Ah, but that doesn't foretell the metaphysical coordinates invoked by Frankfurt school-styled critical theorist Merve Emre, who claims that MBTI is:
among the silliest, shallowest products of late capitalism
(The New Statesman)​
Only the Adorno aficionados keep using this term, which was demoted as silly decades and decades ago.

In short, your message is to abandon typology and embrace post-Marxist critical theory:
Best theorists of estrangement? (Other than Brecht, Shklovsky, Arendt, Bakhtin)
Twitter

I repeat, the Mole needs to revisit the ideational framework of the "theorists" he promotes. I, for one, would rather get stabbed repeatedly and have my eyes gouged out ahead of dabbling with "estrangement," fusing Brecht with Shklovsky and *gulp* Arendt.

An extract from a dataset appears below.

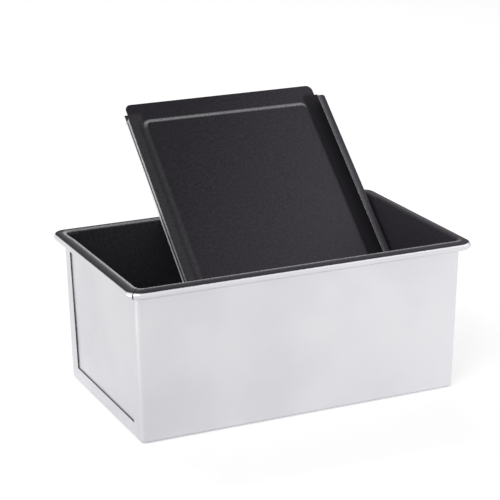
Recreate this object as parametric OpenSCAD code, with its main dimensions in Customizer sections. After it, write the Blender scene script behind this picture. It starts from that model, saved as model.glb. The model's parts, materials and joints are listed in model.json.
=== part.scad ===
// Pullman loaf pan with its slide-on lid.
// The pan is a folded trough closed by two end plates, with a wired rolled rim.
// The lid stands in the pan and leans on the rear rim.
// Origin: centre of the pan's underside. +X along the pan, +Y to the rear, +Z up.

/* [Pan] */
// Length of the mouth, over the end walls
mouth_l = 230; // [180:1:340]
// Width of the mouth, over the side walls
mouth_w = 134.8; // [100:0.1:160]
// Height from the underside to the top of the rim
pan_h = 103; // [75:1:130]
// How far each wall leans in from mouth to base
taper = 2.65; // [0.5:0.05:3.1]
// Outside radius of the upright corners
corner_r = 5.5; // [5.1:0.1:8]
// Outside radius of the bottom edges
base_r = 2; // [1:0.1:2.4]
// Thickness of the pan's steel sheet
sheet_t = 0.8; // [0.6:0.05:1]

/* [End seams] */
// Width of the folded frame on each side of an end plate
frame_w = 13; // [6:0.1:20]
// Height of the folded frame below an end plate
frame_low = 10; // [5:0.1:16]
// Length of each end plate's turned edge along the walls and the bottom
plate_lap = 5; // [2:0.1:10]
// Gap between sheets that lie on each other
lap_gap = 0.05; // [0.02:0.01:0.1]

/* [Rim] */
// How far the rim stands out from the walls
rim_reach = 6.4; // [5.6:0.1:12]
// Radius of the rim's outer corners, seen from above
rim_corner_r = 9; // [7:0.1:11]
// Inside radius where a wall bends out into the rim
bend_r = 1; // [0.6:0.1:1.5]
// Diameter of the steel wire inside the roll
wire_d = 3.4; // [2.5:0.1:4]
// Gap between the wire and the sheet rolled round it
wire_gap = 0.1; // [0.05:0.01:0.2]
// Width of the slit where two rim rolls meet at a corner
mitre_gap = 0.3; // [0.2:0.05:0.6]
// Gap between the two ends of the wire, in the rear roll
wire_butt = 1; // [0.5:0.1:3]

/* [Lid] */
// Thickness of the lid's steel sheet
lid_t = 0.7; // [0.5:0.05:0.9]
// How much shorter than the rim the lid is, without its tabs
lid_short = 11.8; // [1:0.1:15]
// Sideways play between each channel and the rim
side_play = 3; // [0.5:0.1:4]
// Play between the closed lid's lips and the underside of the roll
slide_gap = 0.9; // [0.2:0.05:1.2]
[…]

So just as we need an enterance to the trance state, we need an exit. The enterance is through mbti which turns on our fantasy mind, and turns off our critical mind. So to leave the trance state all we need to do is to turn on our critical rational mind.
Merve Emre's and the Frankfurt school's critical theory isn't rational, though. This Freudo-Marxian "hermeneutics of suspicion" is a ceaseless mockery of method and perspicacity, a veritable abortion.

Quoth William Blake,
Sooner strangle an infant in its cradle than nurse unacted desires.

A good place to start is by reading "The Personality Brokers" by Professor Merve Emre of Oxford University.
I get it. Fight irony with irony. Buy my book, it will save you from capitalism.
 

Mole

Permabanned
Joined
Mar 20, 2008
Messages
20,284
What is wrong with the fantasy mind? When we are children, we fantasise. When we get older, we learn not to fantasise. But maybe fantasising is the better way. I have studied typology for 8 years. I have also been heavily involved with my fantasy mind for close to 8 years. Hence I cannot deny that there may be something to what you are saying, as a correlation has presented itself. But I view my fantasy as a positive thing. To me, by fantasising I am more in touch with reality than I was before. Really, I have awoken my spiritual mind, and the world has a heavy spiritual component, which I believe is perhaps its most important component. So before one decides to turn off the fantasy mind, it should first be explained why.

Children live in the fantasy mind, and adolescents add thy ego mind, and grownups add the rational critical mind.

So it is important to be able to move freely at will between the three minds.

We need to know how to enter and how to leave the minds,.
 

Pionart

Well-known member
Joined
Sep 17, 2014
Messages
4,039
MBTI Type
NiFe
Children live in the fantasy mind, and adolescents add thy ego mind, and grownups add the rational critical mind.

So it is important to be able to move freely at will between the three minds.

We need to know how to enter and how to leave the minds,.

I don't think I added the rational critical mind when I became an adult. I added the synchronistic mind.